La récente victoire de Donald Trump aux élections présidentielles américaines de 2024 soulève des inquiétudes concernant l’avenir de la guerre en Ukraine. Entre les déclarations « ambiguës » du président élu et les perspectives d’un désengagement des États-Unis, plusieurs questions se posent quant aux implications potentielles pour l’Ukraine, la Russie, l’Europe, la sécurité européenne et l’ordre mondial. David Dubé, candidat au doctorat en science politique à l’université McGill, se spécialisant en économie politique et étudiant le développement politique d’Europe centrale et de l’est, adresse ces questions dans un entretien.

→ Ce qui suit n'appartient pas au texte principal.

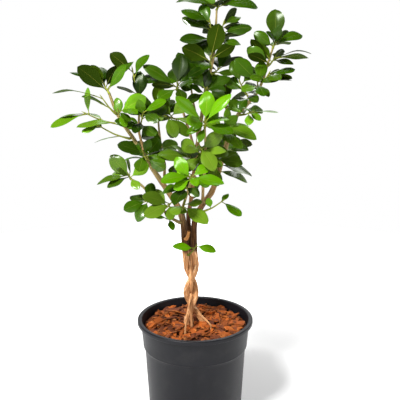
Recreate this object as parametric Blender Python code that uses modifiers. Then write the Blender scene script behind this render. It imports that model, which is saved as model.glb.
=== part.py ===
"""Potted rubber plant: a small-leaved fig with three braided stems in a round nursery pot.

Units are metres, +Z is up, and the origin is the centre of the pot's underside. The front is -Y.
The routes of the stems and branches, and the table of shoots and leaves, are in millimetres.
"""

import math
import random

import bmesh
import bpy
from mathutils import Matrix, Vector
from mathutils.bvhtree import BVHTree

OBJECT_NAME = "potted_rubber_plant"
MM = 0.001

# Pot
POT_HEIGHT = 0.175
RIM_RADIUS = 0.095
LIP_WIDTH = 0.0055
LIP_HEIGHT = 0.006
COLLAR_HEIGHT = 0.038
COLLAR_DROP_IN = 0.0035
COLLAR_STEP = 0.0022
FOOT_RADIUS = 0.0765
WALL = 0.0018
FLOOR = 0.003
FOOT_ROUNDING = 0.004
DRAIN_RADIUS = 0.005
DRAIN_CIRCLE = 0.055
DRAIN_COUNT = 8
POT_STEPS = 40
LEDGE = 0.003
COLLAR_TOP = POT_HEIGHT - LIP_HEIGHT
COLLAR_FOOT = COLLAR_TOP - COLLAR_HEIGHT
COLLAR_RADIUS = RIM_RADIUS - LIP_WIDTH
COLLAR_FOOT_RADIUS = COLLAR_RADIUS - COLLAR_DROP_IN
WALL_TOP_RADIUS = COLLAR_FOOT_RADIUS - COLLAR_STEP

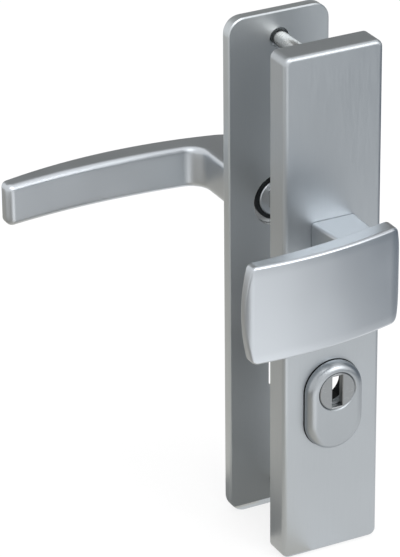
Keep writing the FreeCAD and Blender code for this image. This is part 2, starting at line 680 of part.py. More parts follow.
def make_key_disc():
    """Disc that turns with the key: a slotted head on a short tubular hub."""
    hub, bore = size.disc_hub, size.disc_hub_bore
    groove = (hub + bore) / 2
    rim = size.disc_radius - size.disc_edge
    hub_end = DISC_RING_BACK + size.disc_ring / 2
    body = turned_piece("key_disc", [
        (ZERO, COVER_FRONT), (rim, COVER_FRONT), (size.disc_radius, COVER_FRONT + size.disc_edge),
        (size.disc_radius, DISC_BACK), (hub, DISC_BACK), (hub, DISC_RING_FRONT),
        (groove, DISC_RING_FRONT), (groove, DISC_RING_BACK), (hub, DISC_RING_BACK),
        (hub, hub_end), (bore, hub_end), (bore, DISC_BACK), (ZERO, DISC_BACK),
    ], z=CYLINDER_AXIS)
    slot = face_sketch(body, "key_slot_outline", COVER_FRONT, z=CYLINDER_AXIS)
    draw_rectangle(slot, size.key_slot_width, size.key_slot_height)
    cut(body, "key_slot", slot, size.disc_thickness, into_door=True)
    dress(body, "Chamfer", "key_slot_edges", is_slot_edge, Size=size.disc_edge)
    return body


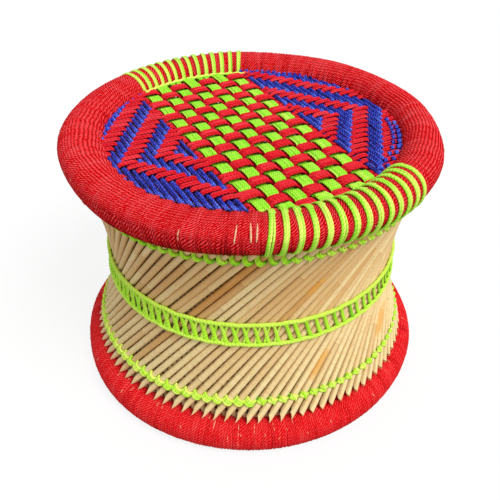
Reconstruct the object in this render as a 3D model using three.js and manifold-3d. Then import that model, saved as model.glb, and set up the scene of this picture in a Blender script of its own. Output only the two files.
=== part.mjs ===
// A round woven stool of the mudda kind. Two layers of reeds lean opposite ways between a wound base
// ring and a wound rim, and cords are woven across the rim as the seat.
// Millimetres, +Z up. The origin is the centre of the footprint on the ground. The seat's warps run
// along Y and its wefts along X.
import * as THREE from "three";
import { mergeVertices } from "three/addons/utils/BufferGeometryUtils.js";
import Module from "manifold-3d";

const wasm = await Module();
wasm.setup();

// Base ring: a bundle of grass, wound with cord and worn flat underneath
const BASE_OUTER_R = 231.5;
const BASE_TUBE_R = 20.5;
const BASE_FLAT_DEPTH = 0.8;

// Rim: the same bundle and winding, a little taller than it is wide
const RIM_OUTER_R = 225;
const RIM_HALF_WIDTH = 23.2;
const RIM_HALF_HEIGHT = 24;
const RIM_CENTRE_Z = 314;

// The winding on both rings, two layers of cord, and the slit that its ends leave on the inner side
const WRAP_THICKNESS = 2.8;
const WRAP_SLIT = 1.2;

// Reeds: pointed at the foot and cut square at the head in the outer layer, plain in the inner one
const REEDS_PER_LAYER = 100;
const REED_R = 4.25;
const REED_TIP_LENGTH = 17;
const TIP_OFFSET_SHARE = 0.7;
const REED_TURN = THREE.MathUtils.degToRad(57);
const FOOT_OUTSET = 0.6;
const HEAD_OUTSET = 2.2;

// Split-bamboo hoops between the layers, at both rows of ties and at the waist
const HOOP_THICKNESS = 3.6;
const HOOP_HEIGHT = 7;
const HOOP_BITE = 1.1;
const LOWER_TIE_Z = 68;
const WAIST_BAND_Z = 161;
const UPPER_TIE_Z = 276;

// Twine: the two rows of ties, and the band of two cords with lacing between them at the waist
const TWINE_R = 1.3;
const TIE_HEIGHT = 6;
const WAIST_BAND_HALF_HEIGHT = 14;
const LACING_WIDTH = 2;
const LACING_THICKNESS = 1.4;
const LACING_PERIODS = 50;

// Green winding over the rim at both ends of the warps
const WINDING_LOOPS = 14;
const WINDING_STEP = THREE.MathUtils.degToRad(3.6);
const WINDING_WIDTH = 6.8;
const WINDING_THICKNESS = 1.4;
const WINDING_CLEARANCE = 0.7;
const WINDING_END = 2.5;

// Seat: flat green warps, round-backed red wefts, and a closely woven blue web at each side. The warps
// lie a little towards -X. The first weft is pressed against the rim, and the last leaves room for the
// loops of the warps.
const SEAT_Z = 316.5;
const WARPS_X = -6;
const FIRST_WEFT_EDGE = 3;
const LAST_WEFT_EDGE = 20;
const WARP_COUNT = 7;
const WARP_PITCH = 21;
const WARP_WIDTH = 15;
const WARP_THICKNESS = 1.6;
const WEFT_PITCH = 20.3;
const WEFT_WIDTH = 11.5;
const WEFT_THICKNESS = 2.6;
const WEB_THICKNESS = 4.6;
const WEB_INSET = 6.8;

// Clearances, and how close two corners of a mesh are when they count as one
const SEAT_CLEARANCE = 0.35;
const OVERRUN = 5;
const MERGE_DISTANCE = 1e-4;

// Facets
const RING_FACETS = 36;
const TWINE_FACETS = 30;
const BUNDLE_SIDES = 6;
const WRAP_SIDES = 12;
const REEDS_PER_FACET = 2;
const OUTER_REED_SIDES = 5;
const INNER_REED_SIDES = 4;
const WEB_ARC_FACETS = 12;
const TRIMMER_FACETS = 60;

// Colours, roughness and metalness
const FINISHES = {
  red_cord: [0xc8141c, 0.55],
  green_cord: [0x74e010, 0.5],
  blue_cord: [0x2030b0, 0.55],
  reed: [0xd6b070, 0.6],
  bamboo: [0xb98e54, 0.65],
  grass: [0xc9a868, 0.9],
};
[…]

Contextualiser le conflit russo-ukrainien et la guerre en Ukraine depuis 2022
Noemi Jacquemet (NJ) : La guerre en Ukraine s’inscrit dans un contexte historique complexe, marqué par les relations géopolitiques et culturelles entre la Russie et l’Ukraine. Cette dynamique a évolué au fil des années, notamment après l’annexion de la Crimée en 2014, et a atteint son paroxysme en 2022. Mais plus précisément, comment les racines historiques et géopolitiques entre la Russie et l’Ukraine expliquent-elles l’escalade du conflit en 2022 ?
David Dubé (DD) : En fait, les Ukrainiens, Russes et l’ensemble des cultures slaves, qu’il soit question des cultures slaves de l’Ouest (Tchèques, Slovaques, Polonais), d’Est (Ukrainiens, Russes et Bélarusses) et du Sud (Bulgares, Serbo-Croates, Slovènes et Macédoniens), se retrouvent un peu partout dans les Balkans et se sont croisées à d’autres cultures avec le temps. Bien que toutes ces cultures tracent une part importante de leurs origines aux Rus’ de Kyïv, un regroupement de principautés qui occupaient ce qui se retrouve aujourd’hui en partie en Ukraine, en Russie et au Bélarus, les Ukrainiens, Bélarusses et Russes ont eu des trajectoires sociopolitiques plus interconnectées. Ceci est notamment le fait de leur proximité géographique historique, mais surtout de l’impérialisme Russe, qui a subjugué Ukrainiens et Bélarusses pendant plusieurs centaines d’années sous l’Empire russe et par la suite l’empire soviétique. Durant cette longue période, les administrations russes ont tenté d’imposer une « russification » de ces régions, imposant la langue et les pratiques culturelles russes en Ukraine.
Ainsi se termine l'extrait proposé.